We were looking to turn left from the road but a sign pointed right and we decided to follow its advice. This took us back under the main road, sparing us a dangerous crossing, and onto a tarmac path away from the cars. A bench by the path let us rest for a while and have a drink of water then we were off in search of the cinder track that would take us along the route of a disused railway, to Beckermet.
The cinder track is no more, replaced with tarmac, and our stroll along this last section gave us views of the sea and a large hill that looked to be manmade. I wondered if this was the “Starling Castle” marked on the OS map, but it would appear not.
National Cycleway Sign by the disused railway
Our last mile or so took us past an old church and graveyard, St Bridget’s I think, though it bore no name, and once we had passed under a railway viaduct we were in Beckermet and the car only five minutes away.
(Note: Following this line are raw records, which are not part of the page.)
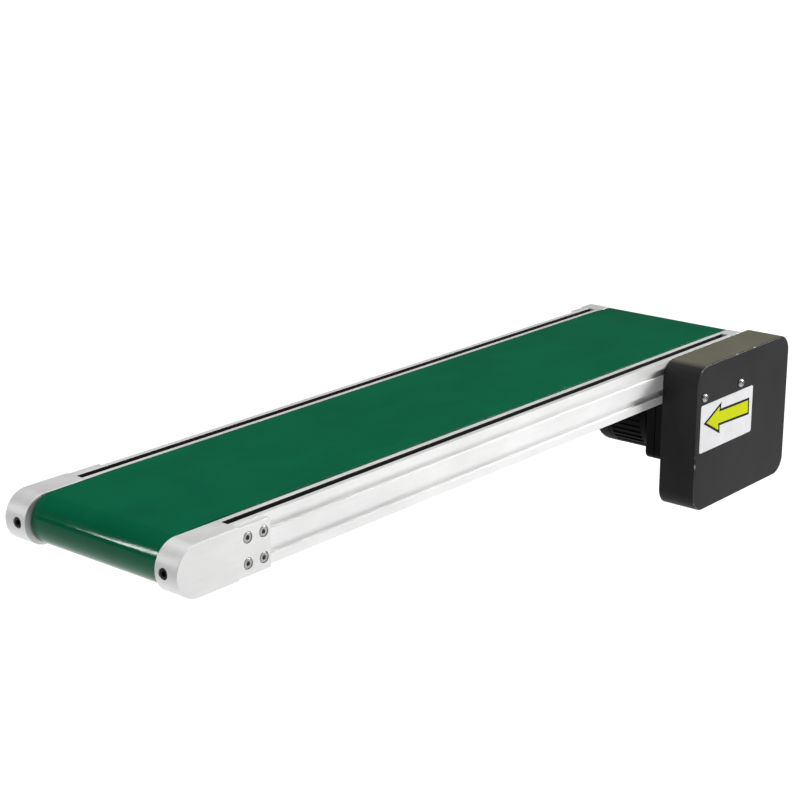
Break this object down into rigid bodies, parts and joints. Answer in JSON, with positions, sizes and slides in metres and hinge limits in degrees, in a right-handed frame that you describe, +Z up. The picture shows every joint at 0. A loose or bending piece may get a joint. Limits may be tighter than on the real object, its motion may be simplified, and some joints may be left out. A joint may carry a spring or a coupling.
{
  "type": "belt conveyor section",
  "caption": "Slim belt conveyor section with T-slotted aluminium side rails, take-up tail, and a covered timing-belt drive with an under-slung gear motor at one end.",
  "frame": {"origin": "middle of the conveyor frame's length, on the belt's centre line, in the plane of the side rails' undersides", "axes": "+X along the conveyor from the tail to the drive end, +Z up, -Y towards the transmission cover"},
  "size_m": [0.972, 0.2699, 0.175],
  "materials": {
    "anodised_aluminium": "satin, clear anodised, fine lengthwise brushing",
    "green_pvc": "smooth glossy PVC belting",
    "zinc_sheet": "bright zinc-plated sheet",
    "machined_steel": "turned and ground steel",
    "zinc_screw": "dull zinc plate",
    "black_oxide_steel": "black oxide",
    "charcoal_paint": "satin charcoal powder coat",
    "black_motor_paint": "satin black paint",
    "label_film": "pale printed film with a plain yellow-green arrow",
    "black_rubber": "matt black",
    "copper_winding": "steel stack with copper-coloured windings"
  },
  "bodies": {
    "frame": {"back_plate_screw_lower": "black_oxide_steel", "back_plate_screw_upper": "black_oxide_steel", "conveyor_belt": "green_pvc", "cover_screw_1": "zinc_screw", "cover_screw_2": "zinc_screw", "cover_standoff_1": "zinc_screw", "cover_standoff_2": "zinc_screw", "direction_label": "label_film", "drive_cross_tie": "anodised_aluminium", "gearbox_housing": "black_motor_paint", "gearbox_screw_lower_1": "black_oxide_steel", "gearbox_screw_lower_2": "black_oxide_steel", "gearbox_screw_upper_1": "black_oxide_steel", "gearbox_screw_upper_2": "black_oxide_steel", "left_drive_bearing": "machined_steel", "left_drive_block": "anodised_aluminium", "left_drive_screw_lower": "zinc_screw", "left_drive_screw_upper": "zinc_screw", "left_drive_slot_nut_lower": "zinc_screw", "left_drive_slot_nut_upper": "zinc_screw", "left_side_rail": "anodised_aluminium", "left_tail_block": "anodised_aluminium", "left_tail_screw_lower_1": "zinc_screw", "left_tail_screw_lower_2": "zinc_screw", "left_tail_screw_upper_1": "zinc_screw", "left_tail_screw_upper_2": "zinc_screw", "left_tail_slot_nut_lower": "zinc_screw", "left_tail_slot_nut_upper": "zinc_screw", "motor_body": "black_motor_paint", "motor_rear_cap": "black_motor_paint", "motor_stator": "copper_winding", "right_drive_bearing": "machined_steel", "right_drive_block": "anodised_aluminium", "right_side_rail": "anodised_aluminium", "right_tail_block": "anodised_aluminium", "right_tail_screw_lower_1": "zinc_screw", "right_tail_screw_lower_2": "zinc_screw", "right_tail_screw_upper_1": "zinc_screw", "right_tail_screw_upper_2": "zinc_screw", "right_tail_slot_nut_lower": "zinc_screw", "right_tail_slot_nut_upper": "zinc_screw", "slider_bed": "zinc_sheet", "standoff_slot_nut": "zinc_screw", "tail_cross_tie": "anodised_aluminium", "timing_belt": "black_rubber", "transmission_back_plate": "zinc_sheet", "transmission_cover": "charcoal_paint"},
    "motor_rotor": {"motor_rotor": "machined_steel"},
    "idler_gear": {"idler_gear": "machined_steel"},
    "output_shaft": {"output_shaft": "machined_steel", "output_gear": "machined_steel", "drive_pulley": "anodised_aluminium"},
    "drive_roller": {"drive_roller": "machined_steel", "driven_pulley": "anodised_aluminium"},
    "take_up_axle": {"tail_axle": "machined_steel"},
    "tail_roller": {"tail_roller_tube": "machined_steel", "left_tail_bearing": "machined_steel", "right_tail_bearing": "machined_steel"},
    "left_tension_screw": {"left_tension_screw": "black_oxide_steel"},
    "right_tension_screw": {"right_tension_screw": "black_oxide_steel"}
  },
  "joints": [
    {"name": "motor_rotor_spin", "type": "hinge", "parent": "frame", "child": "motor_rotor", "pos_m": [0.403, 0, -0.0525], "axis": [0, -1, 0], "continuous": true},
    {"name": "idler_gear_spin", "type": "hinge", "parent": "frame", "child": "idler_gear", "pos_m": [0.42333, 0, -0.03975], "axis": [0, -1, 0], "continuous": true},
    {"name": "output_shaft_spin", "type": "hinge", "parent": "frame", "child": "output_shaft", "pos_m": [0.403, 0, -0.0345], "axis": [0, -1, 0], "continuous": true},
    {"name": "drive_roller_spin", "type": "hinge", "parent": "frame", "child": "drive_roller", "pos_m": [0.455, 0, 0.0252], "axis": [0, -1, 0], "continuous": true},
    {"name": "left_tension_screw_turn", "type": "hinge", "parent": "frame", "child": "left_tension_screw", "pos_m": [-0.473, 0.0965, 0.0252], "axis": [-1, 0, 0], "range_deg": [0, 2880]},
    {"name": "right_tension_screw_turn", "type": "hinge", "parent": "frame", "child": "right_tension_screw", "pos_m": [-0.473, -0.0965, 0.0252], "axis": [-1, 0, 0], "range_deg": [0, 2880]},
    {"name": "tail_take_up", "type": "slide", "parent": "frame", "child": "take_up_axle", "axis": [1, 0, 0], "range_m": [0, 0.008]},
    {"name": "tail_roller_spin", "type": "hinge", "parent": "take_up_axle", "child": "tail_roller", "pos_m": [-0.449, 0, 0.0252], "axis": [0, -1, 0], "continuous": true}
  ],
  "couplings": [
    {"joint": "idler_gear_spin", "follows": "motor_rotor_spin", "ratio": -0.33333},
    {"joint": "output_shaft_spin", "follows": "motor_rotor_spin", "ratio": 0.13333},
    {"joint": "drive_roller_spin", "follows": "motor_rotor_spin", "ratio": 0.13333},
    {"joint": "tail_roller_spin", "follows": "motor_rotor_spin", "ratio": 0.13333},
    {"joint": "left_tension_screw_turn", "follows": "tail_take_up", "rad_per_m": 6283.2},
    {"joint": "right_tension_screw_turn", "follows": "tail_take_up", "rad_per_m": 6283.2}
  ]
}
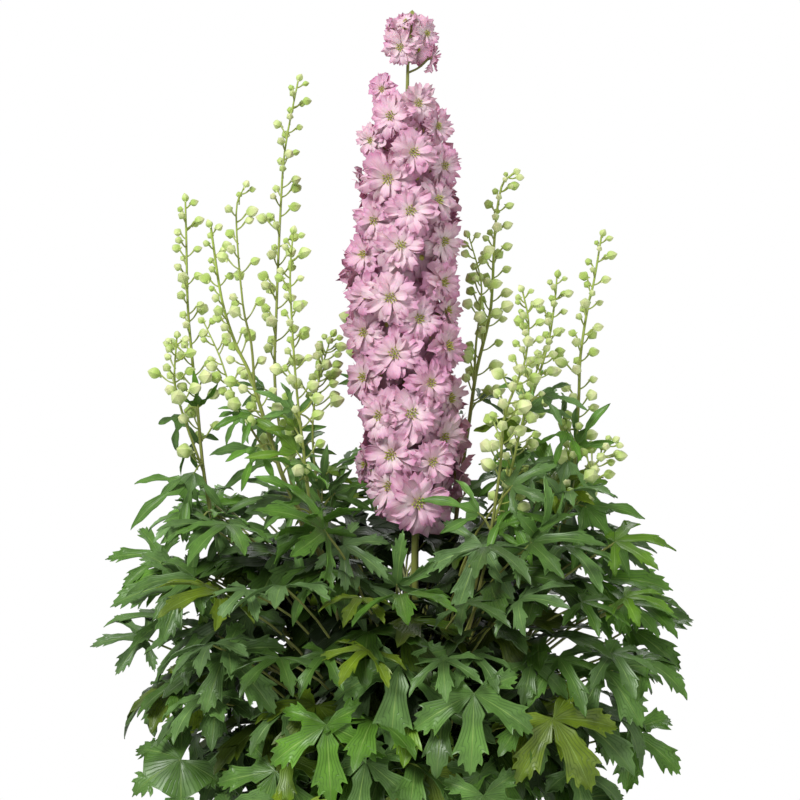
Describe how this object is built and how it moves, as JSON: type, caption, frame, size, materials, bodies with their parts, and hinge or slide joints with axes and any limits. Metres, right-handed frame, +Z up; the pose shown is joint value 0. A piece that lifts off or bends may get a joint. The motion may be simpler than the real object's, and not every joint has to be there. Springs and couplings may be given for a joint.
{
  "type": "potted delphinium plant",
  "caption": "Potted garden perennial with a tall spike of pink double florets, slender side stems of round buds and a mound of deeply cut green leaves",
  "frame": {"origin": "centre of the pot's flat underside, where it stands", "axes": "+Z up along the flower spike; the plant's front, as pictured, looks along -Y; +X is to its right as seen from the front"},
  "size_m": [0.6545, 0.4372, 1.095],
  "materials": {
    "pot": "matte",
    "soil": "matte",
    "stem": "satin",
    "petal": "matte",
    "leaf": "satin"
  },
  "bodies": {
    "root": {"pot": "pot", "soil": "soil", "flower_stem": "stem", "flower_head": "petal", "flower_tip": "petal", "bud_stem_left_tall": "stem", "bud_stem_left_outer": "stem", "bud_stem_left_inner": "stem", "bud_stem_left_near": "stem", "bud_stem_left_low": "stem", "bud_stem_right_tall": "stem", "bud_stem_right_outer": "stem", "bud_stem_right_mid": "stem", "bud_stem_right_near": "stem", "bud_stem_right_low": "stem", "bud_stem_back_left": "stem", "leaf_01": "leaf", "leaf_02": "leaf", "leaf_03": "leaf", "leaf_04": "leaf", "leaf_05": "leaf", "leaf_06": "leaf", "leaf_07": "leaf", "leaf_08": "leaf", "leaf_09": "leaf", "leaf_10": "leaf", "leaf_11": "leaf", "leaf_12": "leaf", "leaf_13": "leaf", "leaf_14": "leaf", "leaf_15": "leaf", "leaf_16": "leaf", "leaf_17": "leaf", "leaf_18": "leaf", "leaf_19": "leaf", "leaf_20": "leaf", "leaf_21": "leaf", "leaf_22": "leaf", "leaf_23": "leaf", "leaf_24": "leaf", "leaf_25": "leaf", "leaf_26": "leaf", "leaf_27": "leaf", "leaf_28": "leaf", "leaf_29": "leaf", "leaf_30": "leaf", "leaf_31": "leaf", "leaf_32": "leaf", "leaf_33": "leaf"}
  },
  "joints": []
}
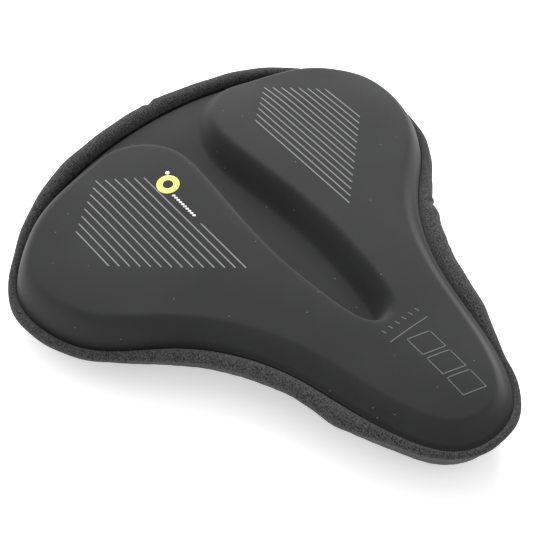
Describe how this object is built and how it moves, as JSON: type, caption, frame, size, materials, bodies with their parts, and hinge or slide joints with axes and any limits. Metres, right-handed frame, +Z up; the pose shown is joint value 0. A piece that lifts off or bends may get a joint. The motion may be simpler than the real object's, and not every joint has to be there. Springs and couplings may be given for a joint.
{
  "type": "padded bicycle saddle cover",
  "caption": "Padded slip-on saddle cover with two rear lobes, a central relief channel, a rolled knit skirt with an elastic hem, and peel-open straps underneath.",
  "frame": {"origin": "centre of the footprint, on the surface that the hem lies on", "axes": "+X towards the nose, +Y to the rider's left, +Z up"},
  "size_m": [0.2789, 0.2628, 0.0503],
  "materials": {
    "top_fabric": "matt stretch knit laminate",
    "memory_foam": "open-cell slow foam",
    "support_foam": "open-cell foam",
    "lining": "fine warp knit",
    "silicone": "satin silicone",
    "label": "blank satin ribbon",
    "skirt_knit": "heather knit",
    "thread": "polyester thread",
    "hem_tape": "woven binding tape",
    "elastic": "braided elastic",
    "grey_print": "matt transfer film",
    "lime_print": "matt transfer film",
    "white_print": "matt transfer film",
    "webbing": "woven webbing",
    "ring_plastic": "moulded, satin",
    "hook_tape": "hook tape",
    "loop_tape": "brushed loop tape"
  },
  "bodies": {
    "cover": {"top_panel": "top_fabric", "memory_foam_pad": "memory_foam", "support_foam_pad": "support_foam", "base_lining": "lining", "grip_dots": "silicone", "care_label": "label", "skirt": "skirt_knit", "back_seam_stitches": "thread", "top_seam_thread": "thread", "hem_binding": "hem_tape", "hem_elastic": "elastic", "left_stripe_print": "grey_print", "right_stripe_print": "grey_print", "rear_emblem_print": "lime_print", "rear_bar_print": "white_print", "nose_print": "grey_print", "strap_bar_tacks": "thread", "rear_strap": "webbing", "rear_ring_tab": "webbing", "rear_ring": "ring_plastic", "rear_loop_patch": "loop_tape", "front_strap": "webbing", "front_ring_tab": "webbing", "front_ring": "ring_plastic", "front_loop_patch": "loop_tape"},
    "rear_tail": {"rear_strap_tail": "webbing", "rear_hook_patch": "hook_tape"},
    "front_tail": {"front_strap_tail": "webbing", "front_hook_patch": "hook_tape"}
  },
  "joints": [
    {"name": "rear_strap_peel", "type": "hinge", "parent": "cover", "child": "rear_tail", "pos_m": [-0.0682, 0.08603, 0.00055], "axis": [1, 0, 0], "range_deg": [0, 150]},
    {"name": "front_strap_peel", "type": "hinge", "parent": "cover", "child": "front_tail", "pos_m": [0.0548, 0.00544, 0.00055], "axis": [1, 0, 0], "range_deg": [0, 150]}
  ]
}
St Bridget’s Church, near Beckermet
Hi
Just read through your entire account of the walk from Ravenglass to Bowness – it’s on my radar for next Spring, having done the Wall a few times now. Really enjoyed your stories – any recommendations? Looks to be fairly firm underfoot for most of the way, apart from the marshlands! We’ll probably B&B also… Do you think 6 days is a good trip – I like to dawdle and investigate interesting places as well as hurry past the dull stuff…
best rgds
simonf
Hi Simon,
It was firm underfoot. Walking on the pebble beaches was a bit hard going but nothing really dreadful. As for the marshes, I made a special effort to cross them at a very low tide. A very nice walk, could be done in 6 days, but we have slowed over time. I tend to get carried away looking at things, wondering what that flower is, looking on the map to see what hill that is etc.
Hi Simon,
It was firm underfoot. Walking on the pebble beaches was a bit hard going but nothing really dreadful. As for the marshes, I made a special effort to cross them at a very low tide. A very nice walk, could be done in 6 days, but we have slowed over time. I tend to get carried away looking at things, wondering what that flower is, looking on the map to see what hill that is etc.